Begin at the first line below and copy each line exactly, ending with the line where "0.0, fray=fray, side=UPRIGHT)" appears.

SUPPLIED MATERIAL:
=-=-=
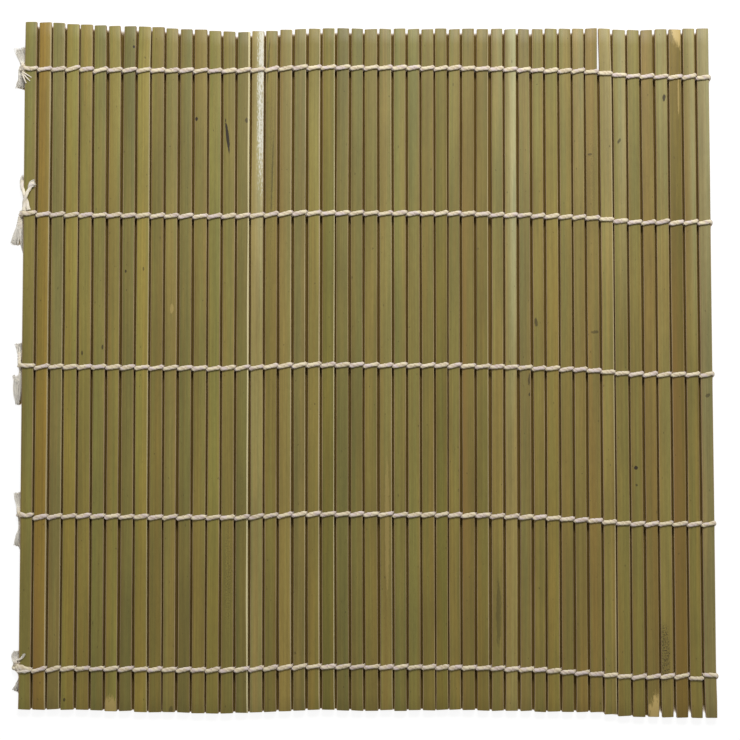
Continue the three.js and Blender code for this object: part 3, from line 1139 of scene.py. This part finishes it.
def lay_fibre(shape, points, opens, draw):
    """One fibre of a frayed end, from where the twist opens to its own tip."""
    lane = draw.uniform(-1, 1)
    level = draw.uniform(-1, 1) * math.sqrt(1 - lane * lane)
    tip = 1 - 0.32 * draw.random() ** 1.6
    curl, turn = draw.uniform(0.02, 0.16), draw.uniform(0, TAU)
    drift = draw.uniform(-0.35, 0.35)
    steps = 10
    line = []
    for i in range(steps + 1):
        share = opens + (tip - opens) * i / steps
        at = along_line(points, share)
        ahead = (along_line(points, share + 0.02) - along_line(points, share - 0.02)).xyz
        side = Vector((ahead.y, -ahead.x, 0)).normalized()
        lift = 0.34 * min(1.0, at.w) * level * (1 - 0.35 * i / steps)
        wave = curl * math.sin(turn + 4.5 * i / steps) * i / steps
        across = (lane + drift * (i / steps) ** 2) * (at.w - 2 * FIBRE) / 2 + wave
        place = at.xyz + side * across
        place.z = max(place.z + lift, 0.1)
        line.append(place)
    thin = FIBRE * draw.uniform(0.7, 1.2)
    halves = [(thin * (1 - 0.5 * i / steps),) * 2 for i in range(steps + 1)]
    shades = [draw.uniform(0.55, 1)] * (steps + 1)
    fray = draw.uniform(0.7, 1)
    untwisted = [0.0] * (steps + 1)
    Strand(shape, 4).lay(line, halves, untwisted, shades, 0.0, fray=fray, side=UPRIGHT)


def lay_knot(shape, row, draw):
    """A pulled-tight knot that leans on the first slat."""
    size = KNOT_SIZE[row.number]
    steps = 60
    line = []
    for i in range(steps + 1):
        t = TAU * i / steps * 0.985
        along = 0.33 * (math.sin(t) + 2 * math.sin(2 * t))
        rise = 0.3 * (math.cos(t) - 2 * math.cos(2 * t))
        out = -0.4 * math.sin(3 * t)
        across = out * math.cos(KNOT_LEAN) + rise * math.sin(KNOT_LEAN)
        up = rise * math.cos(KNOT_LEAN) - out * math.sin(KNOT_LEAN)
        line.append(row.knot + Vector((across + 0.2, along, up)) * size)
    twists = [0.55 * i for i in range(steps + 1)]
    halves = [(0.42 * size**0.7, 0.46 * size**0.7)] * (steps + 1)
    shades = [draw.uniform(0.4, 0.9)] * (steps + 1)
    Strand(shape, 10).lay(line, halves, twists, shades, 0.12, fray=0.15, side=LEVEL)


def lay_half(shape, row, slat, over):
    """The first slat's half stitch, from the knot to the slat's middle, over or under it."""
    settings = bpy.context.scene.mat_twine
    z = TOP if over else LOW
    y_end = row.over(slat.number) if over else row.under(slat.number)
    edge = slat.low.x
    lift = 0.5 if over else -0.4
    points = [
        row.knot + Vector((0.1, 0, lift)),
        Vector((row.knot.x + 0.55, row.knot.y, (row.knot.z + lift + z) / 2 + 0.25 * lift)),
        Vector((edge - 0.25, row.knot.y + 0.02, z - 0.25 * lift)),
        Vector((edge + 0.35, row.knot.y + 0.1 * (y_end - row.knot.y), z)),
        Vector((edge + 1.1, row.knot.y + 0.4 * (y_end - row.knot.y), z)),
        Vector((row.slats[0], y_end, z)),
    ]
    count = len(points) - 1
    thick, wide = settings.half_height / MM, settings.half_width / MM
    share = FIRST_SHARE[row.number] if over else 0.85
    halves = [(thick, wide * share)] * count + [(thick, wide * row.plump[1])]
    end_twist = row.phase + TAU * settings.turns + (0 if over else RISING_TWIST)
    twists = [end_twist - 0.85 * (count - i) for i in range(count + 1)]
    shades = [row.shade[1]] * (count + 1)
    Strand(shape, settings.sides).lay(points, halves, twists, shades, settings.lobe)


class MAT_OT_knots(bpy.types.Operator):
    """Build each row's knot, frayed tails and first half stitch, on the first slat"""

    bl_idname = "mat.knots"
    bl_label = "Knots and tails"

    def execute(self, context):
        material = shared_material("cotton", cotton_material)
        slats = all_slats()
        for row in all_rows(slats):
            draw = Random(900 + row.number)
            shape = Shape(TWINE_VALUES)
            lay_knot(shape, row, draw)
            lay_half(shape, row, slats[0], True)
            lay_half(shape, row, slats[0], False)
            for tail in TAILS[row.number]:
                lay_tail(shape, row.knot, tail, draw)
            piece = shape.make(f"twine_knot_{row.number}", material, "cotton_twine", TWINE_CREASE)
            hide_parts(f"twine_row_{row.number}")
            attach(piece, "slat_01")
        return {"FINISHED"}


LOOP_STEPS = 8
LOOP_INSET = 0.13  # from the last slat's side back to where the bend begins
LOOP_LENGTH = 0.62  # how far the bend's middle line reaches from there


def lay_loop(shape, row, slat):
    """The twine round the last slat, from the strand over it to the strand under it."""
    settings = bpy.context.scene.mat_twine
    last, middle = slat.number, row.slats[-1]
    over, under = row.over(last), row.under(last)
    far, near = row.down[last], row.up[last]
    bend = middle + slat.width / 2 - LOOP_INSET
    radius = (TOP - LOW) / 2
    points = [Vector((middle, over, TOP)), Vector((middle + 1.0, over * 0.5 + far * 0.5, TOP))]
    for i in range(LOOP_STEPS + 1):
        share = i / LOOP_STEPS
        angle = math.radians(90 - 180 * i / LOOP_STEPS)
        x = bend + LOOP_LENGTH * math.cos(angle)
        z = LOW + radius + radius * math.sin(angle)
        points.append(Vector((x, far + (near - far) * share, z)))
    points.append(Vector((middle + 1.0, under * 0.5 + near * 0.5, LOW)))
    points.append(Vector((middle, under, LOW)))
    count = len(points) - 1
    thick, wide = settings.half_height / MM, settings.half_width / MM
    halves = [(thick, wide * row.plump[last])] * (count + 1)
    # It starts as the strand that rises and ends as the one that falls, with their twists.
    start = row.phase + TAU * settings.turns * last + RISING_TWIST
    end = row.phase + TAU * settings.turns * last
    end += TAU * round((start + 2 * TAU - end) / TAU)
    twists = [start + (end - start) * i / count for i in range(count + 1)]
    shades = [row.shade[last]] * (count + 1)
    Strand(shape, settings.sides).lay(points, halves, twists, shades, settings.lobe)


class MAT_OT_loops(bpy.types.Operator):
    """Build each row's loop round the last slat"""

    bl_idname = "mat.loops"
    bl_label = "Loops round the last slat"

    def execute(self, context):
        material = shared_material("cotton", cotton_material)
        slats = all_slats()
        for row in all_rows(slats):
            shape = Shape(TWINE_VALUES)
            lay_loop(shape, row, slats[-1])
            piece = shape.make(f"twine_loop_{row.number}", material, "cotton_twine", TWINE_CREASE)
            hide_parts(f"twine_row_{row.number}")
            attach(piece, f"slat_{SLAT_COUNT:02d}")
        return {"FINISHED"}


# Painted light: patches between slats where the paper is painted white as if lit: least and most across,
# then least and most along.
PAINTED_LIGHT_PATCHES = ((82.1, 83.7, 104.0, 126.0), (100.0, 120.0, -126.0, -117.0))
PAPER = 0.88  # how bright the open paper is beside the mat
GAP_SHADE_BROWN, OPEN = (0.17, 0.112, 0.032), (0.2, 0.2, 0.2)  # painted shade: dark brown paper between the slats, then the open paper beside the mat
# The rest of the studio is in metres.
SHADE_REACH, FAR_SHADE_REACH = 0.015, 0.012  # how far off the mat still shades the floor
SHADE_END, HORIZON = 0.17, 0.55  # from the middle, where the paper starts to whiten and is white
FLOOR_HALF = 3.0
LAMP_SIZE = (0.36, 0.18)
LAMP_PLACE = (0.08, 0.46, 0.5)
LAMP_LINE = Vector((0.08, 0.42, 0.5))  # to the lamp, from the point of the floor that it faces
LAMP_COLOUR = (1.0, 0.985, 0.955)


def floor_material(colour):
    """Pale paper: white to the camera, with the mat's shadow kept, painted dark brown shade between the
    slats, and two painted patches of light there.
    """
    material = bpy.data.materials.new("floor")
    paint = Paint(material)
    reach = {"Distance": SHADE_REACH}
    near = paint.node("ShaderNodeAmbientOcclusion", {"samples": 128}, reach, "AO")
    up = paint.node("ShaderNodeCombineXYZ", {}, {1: 0.7, 2: 0.71})
    reach = {"Distance": FAR_SHADE_REACH, "Normal": up}
    far_side = paint.node("ShaderNodeAmbientOcclusion", {"samples": 64}, reach, "AO")
    place = paint.split(paint.node("ShaderNodeNewGeometry", {}, {}, "Position"))
    # Painted light between two pairs of slats, which opens the painted shade there.
    painted_light = lit_patch(place, *PAINTED_LIGHT_PATCHES[0]) * 0.45 + lit_patch(place, *PAINTED_LIGHT_PATCHES[1]) * 0.25
    # Painted shade: where the mat hides the floor, between the slats and close to its sides, the paper is
    # painted dark, warm and brown.
    open_share = (near + painted_light).ramp(0.46, 0.58).most(far_side.ramp(0.48, 0.7))
    # Painted shade: the glow turns warmer where the floor is shaded.
    warm_shade_tint = paint.mix(open_share.ramp(0.3, 1.0), (1.0, 0.8, 0.6), (1.0, 1.0, 1.0))
    # Beyond the mat's shadow the paper gets as white as the backdrop, so no horizon shows.
    beyond = (place[0] * place[0] + place[1] * place[1]).ramp(SHADE_END**2, HORIZON**2)
    # The floor's glow, dark and warm where shade is painted.
    white = paint.mix(open_share * (PAPER + (1 - PAPER) * beyond), (0.0, 0.0, 0.0), warm_shade_tint)
    glow = paint.node("ShaderNodeEmission", {}, {"Color": white, "Strength": 1.0})
    # Painted shade: the paper between the slats is painted brown.
    paper = paint.mix(open_share, GAP_SHADE_BROWN, OPEN)
    shaded = paint.node("ShaderNodeBsdfDiffuse", {}, {"Color": paper})
    both = paint.node("ShaderNodeAddShader", {}, {0: shaded, 1: glow})
    plain = paint.node("ShaderNodeBsdfDiffuse", {}, {"Color": (*colour, 1)})
    paint.surface(paint.node("ShaderNodeMixShader", {}, {0: white_rays(paint), 1: plain, 2: both}))
    return material


def lit_patch(place, left, right, near, far):
    """1 inside a patch of the floor and 0 outside it, with an edge a millimetre wide."""
    inside = 1.0
    for at, low, high in zip(place, (left, near), (right, far)):
        inside = at.ramp((low - 0.5) * MM, (low + 0.5) * MM) * inside
        inside = inside * (1.0 - at.ramp((high - 0.5) * MM, (high + 0.5) * MM))
    return inside


def white_rays(paint):
    """1 for what the camera sees directly or in a mirror or glass, else 0."""
    seen = paint.node("ShaderNodeLightPath", {}, {}, "Is Camera Ray")
    for ray in ("Is Glossy Ray", "Is Transmission Ray"):
        seen = seen.most(paint.node("ShaderNodeLightPath", {}, {}, ray))
    return seen


class MAT_OT_stage(bpy.types.Operator):
    """Build the floor, the light and the camera"""

    bl_idname = "mat.stage"
    bl_label = "Floor, light and camera"

    def execute(self, context):
        scene = context.scene
        settings = scene.mat_stage
        self.floor(scene, settings)
        self.world(scene, settings)
        self.lamp(scene, settings)
        self.camera(scene, settings)
        scene.view_settings.view_transform = "Standard"
        return {"FINISHED"}

    def floor(self, scene, settings):
        half = FLOOR_HALF
        mesh = bpy.data.meshes.new("floor")
        corners = [(-half, -half, 0), (half, -half, 0), (half, half, 0), (-half, half, 0)]
        mesh.from_pydata(corners, [], [(0, 1, 2, 3)])
        mesh.materials.append(floor_material(settings.floor))
        floor = bpy.data.objects.new("floor", mesh)
        scene.collection.objects.link(floor)

    def world(self, scene, settings):
        scene.world = bpy.data.worlds.new("studio")
        paint = Paint(scene.world)
        strength = white_rays(paint) * (1 - settings.fill) + settings.fill
        background = paint.node(
            "ShaderNodeBackground", {}, {"Color": (1, 1, 1, 1), "Strength": strength}
        )
        paint.node("ShaderNodeOutputWorld", {}, {"Surface": background})

    def lamp(self, scene, settings):
        data = bpy.data.lights.new("key", "AREA")
        data.shape = "RECTANGLE"
        data.size, data.size_y = LAMP_SIZE
        data.energy = settings.key
        data.color = LAMP_COLOUR
        lamp = bpy.data.objects.new("key", data)
        lamp.location = LAMP_PLACE
        lamp.rotation_euler = (-LAMP_LINE).to_track_quat("-Z", "Y").to_euler()
        scene.collection.objects.link(lamp)

    def camera(self, scene, settings):
        data = bpy.data.cameras.new("camera")
        data.lens = settings.lens
        data.sensor_width = 36.0
        camera = bpy.data.objects.new("camera", data)
        aim = Vector((settings.aim_x, settings.aim_y, 0))
        height = settings.height
        place = aim + Vector(
            (-height * math.tan(settings.side), -height * math.tan(settings.tilt), height)
        )
        ahead = (aim - place).normalized()
        right = ahead.cross(Vector((0, 1, 0))).normalized()
        axes = Matrix((right, right.cross(ahead), -ahead)).transposed().to_4x4()
        turned = axes @ Matrix.Rotation(settings.roll, 4, "Z")
        camera.matrix_world = Matrix.Translation(place) @ turned
        scene.collection.objects.link(camera)
        scene.camera = camera


class MAT_PT_panel(bpy.types.Panel):
    """The mat's settings and the steps that build it"""

    bl_idname = "MAT_PT_panel"
    bl_label = "Rolling mat"
    bl_space_type = "VIEW_3D"
    bl_region_type = "UI"
    bl_category = "Rolling mat"

    def draw(self, context):
        layout = self.layout
        for name, group in GROUPS.items():
            box = layout.box()
            settings = getattr(context.scene, name)
            for key in group.__annotations__:
                box.prop(settings, key)
        for step in STEPS:
            layout.operator(step.bl_idname)


GROUPS = {
    "mat_slats": SlatSettings,
    "mat_bamboo": BambooTones,
    "mat_twine": TwineSettings,
    "mat_stage": StageSettings,
}
STEPS = (MAT_OT_stage, MAT_OT_slats, MAT_OT_links, MAT_OT_knots, MAT_OT_loops)


def register():
    for group in GROUPS.values():
        bpy.utils.register_class(group)
    for step in STEPS:
        bpy.utils.register_class(step)
    bpy.utils.register_class(MAT_PT_panel)
    for name, group in GROUPS.items():
        setattr(bpy.types.Scene, name, PointerProperty(type=group))


def unregister():
    for name in GROUPS:
        delattr(bpy.types.Scene, name)
    bpy.utils.unregister_class(MAT_PT_panel)
    for step in STEPS:
        bpy.utils.unregister_class(step)
    for group in GROUPS.values():
        bpy.utils.unregister_class(group)


def main():
    register()
    bpy.ops.mat.stage()
    bpy.ops.mat.slats()
    bpy.ops.mat.links()
    bpy.ops.mat.knots()
    bpy.ops.mat.loops()


if __name__ == "__main__":
    main()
=-=-=
SOLUTION FOR THIS PROBLEM:
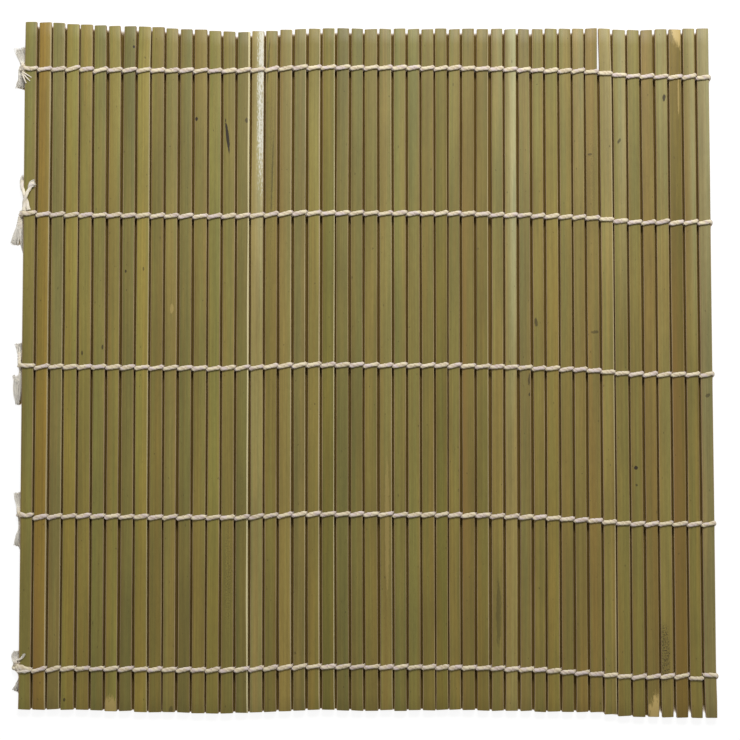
Continue the three.js and Blender code for this object: part 3, from line 1139 of scene.py. This part finishes it.
def lay_fibre(shape, points, opens, draw):
    """One fibre of a frayed end, from where the twist opens to its own tip."""
    lane = draw.uniform(-1, 1)
    level = draw.uniform(-1, 1) * math.sqrt(1 - lane * lane)
    tip = 1 - 0.32 * draw.random() ** 1.6
    curl, turn = draw.uniform(0.02, 0.16), draw.uniform(0, TAU)
    drift = draw.uniform(-0.35, 0.35)
    steps = 10
    line = []
    for i in range(steps + 1):
        share = opens + (tip - opens) * i / steps
        at = along_line(points, share)
        ahead = (along_line(points, share + 0.02) - along_line(points, share - 0.02)).xyz
        side = Vector((ahead.y, -ahead.x, 0)).normalized()
        lift = 0.34 * min(1.0, at.w) * level * (1 - 0.35 * i / steps)
        wave = curl * math.sin(turn + 4.5 * i / steps) * i / steps
        across = (lane + drift * (i / steps) ** 2) * (at.w - 2 * FIBRE) / 2 + wave
        place = at.xyz + side * across
        place.z = max(place.z + lift, 0.1)
        line.append(place)
    thin = FIBRE * draw.uniform(0.7, 1.2)
    halves = [(thin * (1 - 0.5 * i / steps),) * 2 for i in range(steps + 1)]
    shades = [draw.uniform(0.55, 1)] * (steps + 1)
    fray = draw.uniform(0.7, 1)
    untwisted = [0.0] * (steps + 1)
    Strand(shape, 4).lay(line, halves, untwisted, shades, 0.0, fray=fray, side=UPRIGHT)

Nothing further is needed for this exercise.